ALEX XATKEVICH: A PURPOSE TO REMEMBER

ALEX XATKEVICH: A PURPOSE TO REMEMBER

First published: Winter 2022/23

 

Alex Xatkevich’s art is drawn from his previous life in the Soviet Union, a time before he had suffered prison, death row and hospitalisation

 

Many facts about the life of Alex Xatkevich are concealed by medical confidentiality. We know that he was born in 1950 in Riga, the capital of the Latvian SSR, annexed by the Soviet Union by force during World War II. Art historian and curator Alexandra Migunova-Tikhanyuk reports that at 18 he was sentenced to 15 years in prison following a string of events, the nature of which remains classified in archives.

 

Xatkevich in the hospital art room in 2018, photo: Alexandra Migunova-Tikhanyuk

 

After his release from prison in 1983, Xatkevich was at large for three years, working as a loader. In 1987, he was convicted for murder and this time was sentenced to death. After 44 days – which he says he spent on death row – a psychiatric examination concluded that he had severe mental health issues and he was committed instead to a secure psychiatric hospital in the Kaliningrad region. There he underwent involuntary treatment, including electro-convulsive therapy. Today, due to his mental state, he remains in an institution, this one in the west of Russia.

 

A Beautiful Lady with Black Skin and a Lot of all Kinds of Beautiful Items, 2015
all artworks: pencil and watercolour on paper, 16.5 x 12 in. / 42 x 30 cm; all images courtesy: Alexandra Migunova-Tikhanyuk

 

Xatkevich’s life has been limited to hospital walls and follows a very strict regime.
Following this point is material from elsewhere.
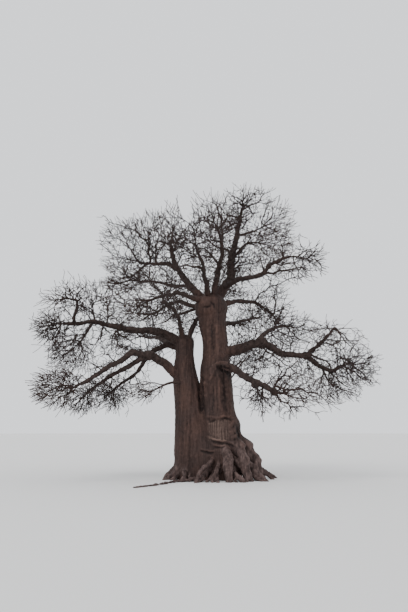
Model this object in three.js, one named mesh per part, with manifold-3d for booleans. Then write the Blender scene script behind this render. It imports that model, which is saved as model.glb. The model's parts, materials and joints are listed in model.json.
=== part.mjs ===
// A bare, twin-stemmed baobab tree: a fused trunk with its root flare, two stems, tapering boughs
// and masses of leafless twigs. Millimetres, +Z up, +X to the right and +Y away from the front.
// The origin is in the flat cut at ground level, under the middle of the trunk.
import * as THREE from "three";
import { mergeVertices } from "three/addons/utils/BufferGeometryUtils.js";
import Module from "manifold-3d";

const wasm = await Module();
wasm.setup();

// Driving sizes
const FORK_HEIGHT = 3550; // the two stems part here
const JOINT_GAP = 0.3; // clear space between one limb and the next
const CROWN_HALF = 8000; // larger than the crown on every side, for cutting
const CROWN_HEIGHT = 13000;
const BURIED = 150; // how far a root or stem is modelled below the cut before it is cut off

const STEM_SIDES = 18;
const STEM_RING_STEP = 450;
const LIMB_SIDES = 8;
const LIMB_RING_STEP = 520;
const LIMB_CROOK = 0.05; // sideways bends of a limb, as a share of its spans
const LIMB_COLLAR = 0.3; // extra girth where a limb leaves its parent
const HIDDEN_START = 0.7; // a limb is slimmer at its start, inside its parent
const ROOT_SIDES = 6;
const ROOT_RINGS = 5;

const TWIG_SIDES = 3;
const TWIG_TIP = 17; // diameter of a twig at its tip
const TWIG_STEP = 430; // spacing of the joints along a twig
const TWIG_CROOK = 0.1;
const TWIG_CLEARANCE = 6; // least space between twigs of two masses, or a twig and a limb
const TWIGS_PER_METRE = 10; // twigs of a mass for each metre of its mean reach
const FULL_REACH = 1.05; // a twig that leaves the mass's space by more than this share is skipped
const OUTER_REACH = 0.9; // most twigs stop between this share of the mass's reach and all of it
const INNER_REACH = 0.58; // every third twig stops at this share
const PATH_WEIGHT = 0.2; // how much a long way round counts when a twig picks where to join
const TURN_WEIGHT = 0.6; // how much turning back from the parent's direction counts there
const TWIG_BEND = 0.35; // share of its length over which a twig bends away from its parent
const GOLDEN_ANGLE = Math.PI * (3 - Math.sqrt(5));

// The two stems, as rings from below the ground to the top:
// height, middle x, middle y, half width along x, half width along y
const LEFT_STEM = [
  [-BURIED, -685, 150, 640, 640],
  [120, -685, 150, 610, 620],
  [500, -660, 150, 570, 590],
  [1000, -630, 150, 560, 570],
  [1700, -620, 150, 555, 560],
  [2740, -710, 150, 500, 520],
  [3280, -770, 150, 475, 495],
  [3750, -830, 150, 430, 450],
  [4380, -860, 150, 345, 370],
  [4750, -865, 150, 350, 360],
  [5000, -860, 145, 325, 325],
  [5140, -850, 130, 190, 200],
];
const RIGHT_STEM = [
  [-BURIED, 520, -100, 860, 820],
  [120, 520, -100, 800, 760],
  [500, 510, -100, 720, 720],
  [1050, 530, -100, 700, 700],
  [1600, 510, -90, 665, 670],
  [2200, 380, -60, 610, 630],
  [2740, 340, -50, 580, 600],
  [3460, 300, -40, 580, 590],
  [3850, 290, -30, 570, 570],
  [4300, 300, -20, 500, 520],
  [4900, 270, 0, 465, 490],
  [5500, 180, 0, 500, 500],
  [6060, 165, 0, 530, 510],
  [6380, 130, 0, 590, 500],
  [6540, 140, 0, 460, 400],
  [6640, 160, 0, 250, 230],
];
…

He has attended group art therapy classes three times a week for almost 20 years. While drawing, he exists in an imaginative world separate to that of his classmates, not following the art therapist’s instructions. He has created hundreds of drawings.

 

Snow Woman, Bear and Spinning Top, 2015, Cavin-Morris Gallery 

 

Xatkevich’s figurative world is tightly defined. His general aesthetic demonstrates a lack of even a basic art education. Visually and conceptually the world of his drawings is framed by a limited life experience and by pictures remembered from school books. His vision of reality seems to have been frozen at around the age of 18, when he was first incarcerated. The world of his artistic creations still references life in the Soviet Union and the relatively prosperous city of his birth, Riga, from a time before he was confined either to prison or hospital.

 

Young Woman with a Globe and Lots of Bundles of Money and Sixteen Birches Growing in Beautiful Pots, c. 2008 

 

Xatkevich’s drawings endlessly reproduce desirable objects in past Soviet culture: reel tape recorders, TVs, tractors, aeroplanes, trains and buses, milk bottles, an abundance of fruit and vegetables, and ornate bottles of liquor. All of these would have been in short supply when he was free, and of course are even less attainable in prison or a secure hospital. Other, more symbolic objects also appear in his pictorial spaces: gold, platinum, silver, diamonds and neat packs of money.